Last Tuesday, Emporia State ended its mask requirement, and for the first time in two years I saw the faces of my students without masks or being separated by a computer screen. I could see the anxiety lingering in their eyes, their unease with in-person social interaction, their trembling lips. Some have chosen to continue using masks, especially those who have family members who are particularly vulnerable to the virus. The campus newspaper staff has decided to continue the mask requirement in the newsroom. But masked or not, my students have needed more emotional support and referrals to counseling than at any other time in my 15 years of teaching college. It’s the same for my colleagues. We have all been tested by the past two years. No matter how well we appear to have handled it, the pandemic has taken its toll, leaving us a little less than we were 24 months ago.

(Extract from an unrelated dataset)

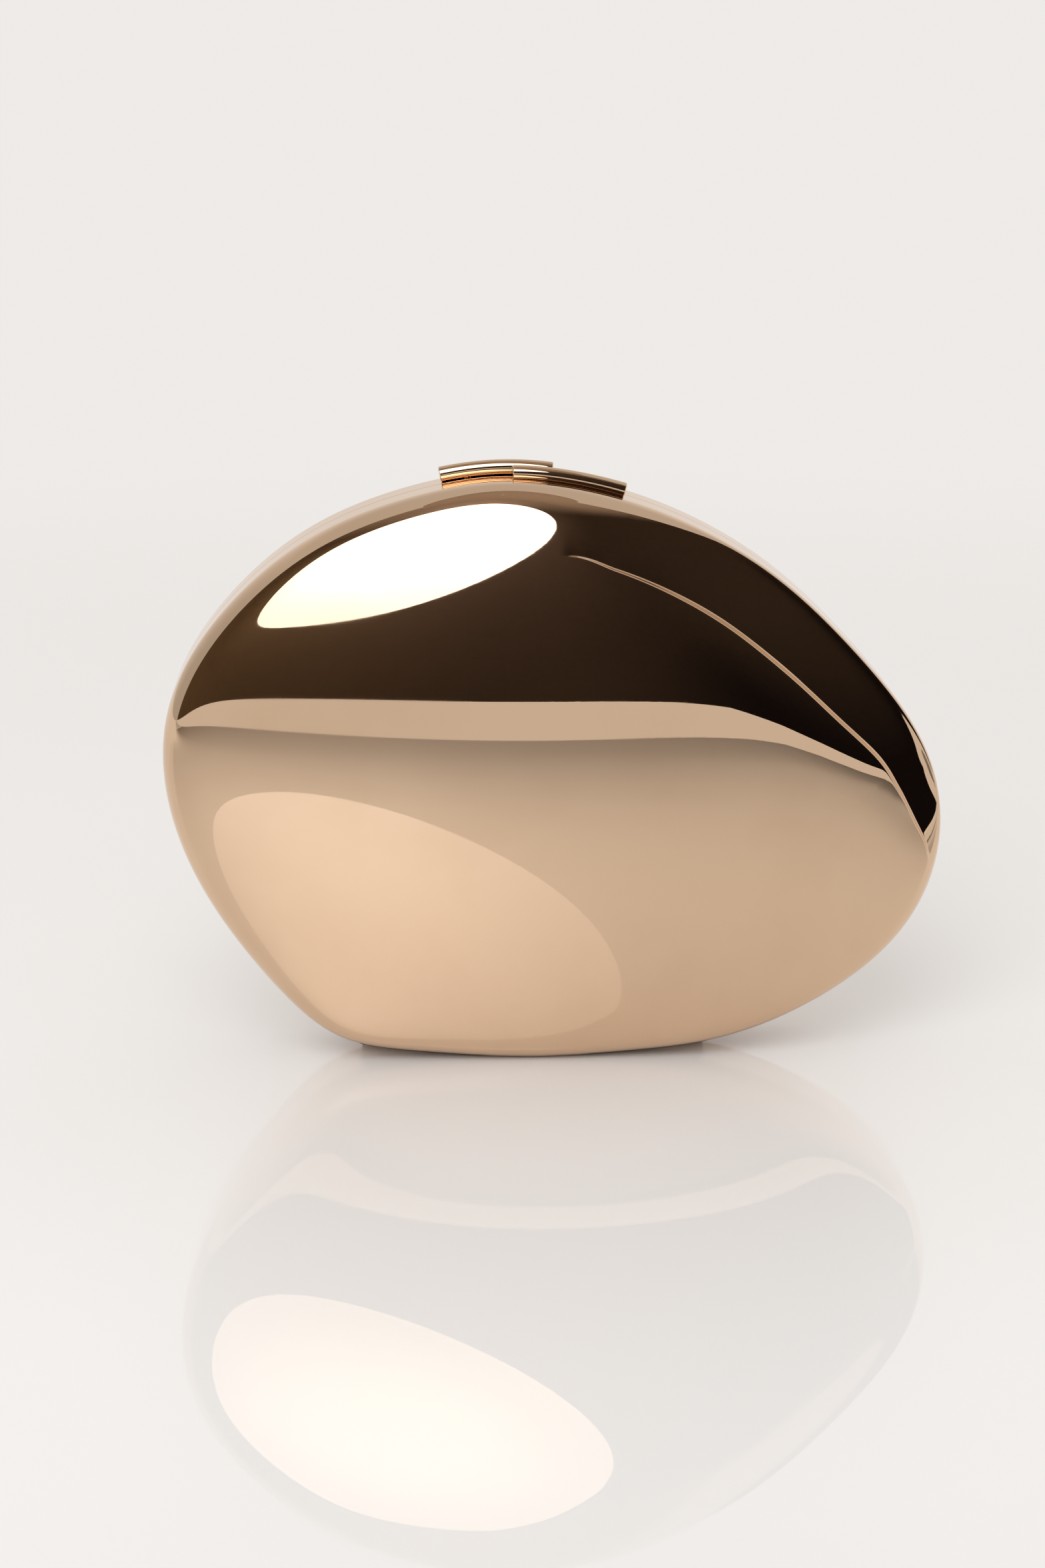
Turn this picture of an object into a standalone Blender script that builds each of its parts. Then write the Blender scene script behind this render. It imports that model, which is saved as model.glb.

Also hastening the agreed-upon end of the pandemic, or at least our pandemic response, is the war in Europe. The Russian invasion of Ukraine represents a global challenge unequalled since the end of World War II. Putin’s putting the Russian forces on nuclear alert has underscored the consequences of a misstep for America and our NATO allies. Those calling the invasion a return to Cold War politics are missing the point that this is a very hot war, driving more than a million refugees to seek refuge in the west. The invasion has so reshaped the political terrain that we no longer have maps appropriate to the task.
The invasion has also reshaped our mental terrain, bringing again to the fore a question that has been with most of us since childhood: How to avoid world’s end? The images streaming from Ukraine, of the displaced in pandemic masks fleeing Russian tanks, are new yet disturbingly familiar. If in black and white, the scenes could be from World War II. But that impression doesn’t acknowledge the arsenals of nuclear weapons hanging over the conflict or the unprecedented and chilling Russian attack on a Ukrainian nuclear power plant. What madness is this? The plant has six active nuclear reactors and a breach would lead to a disaster even larger than Chernobyl.
When the invasion began, it seemed unlikely in the calculus of realpolitik that it would lead to another world war. But every day has brought new worries, moving us perilously closer to a nuclear exchange. The end of the world might begin with misunderstanding, a mistake or a miscalculated response. The situation is dire. A diplomatic solution remains elusive, military invention is hazardous and our hearts break for the suffering. We must find a way to help the displaced and aid democracy while somehow averting extinction for us all.
The isolation imposed by the pandemic, in which it was possible to ignore social responsibility and tolerate insurrection, has vanished. We are connected to the rest of the world, whether we like it or not. The consequences of autocracy should now be clear to us. In less than a fortnight, we are changed.
It is the end of one thing and the beginning of something else.
We must count our dead, provide comfort at home and abroad, and work together for peace.
Now that the pandemic is drawing to a kind of close, I am ending my weekly Sunday column. For 20 months, I’ve offered my thoughts on the pandemic, on politics, on democracy. But other projects now call. There are books to write. I have enjoyed extraordinary editorial support from my Kansas Reflector editors, and for that I am grateful. What I am thankful for most, however, are the kind words readers have sent about this column or that, a bit of encouragement or a shared insight, some proof that fact and writing and thinking still matter.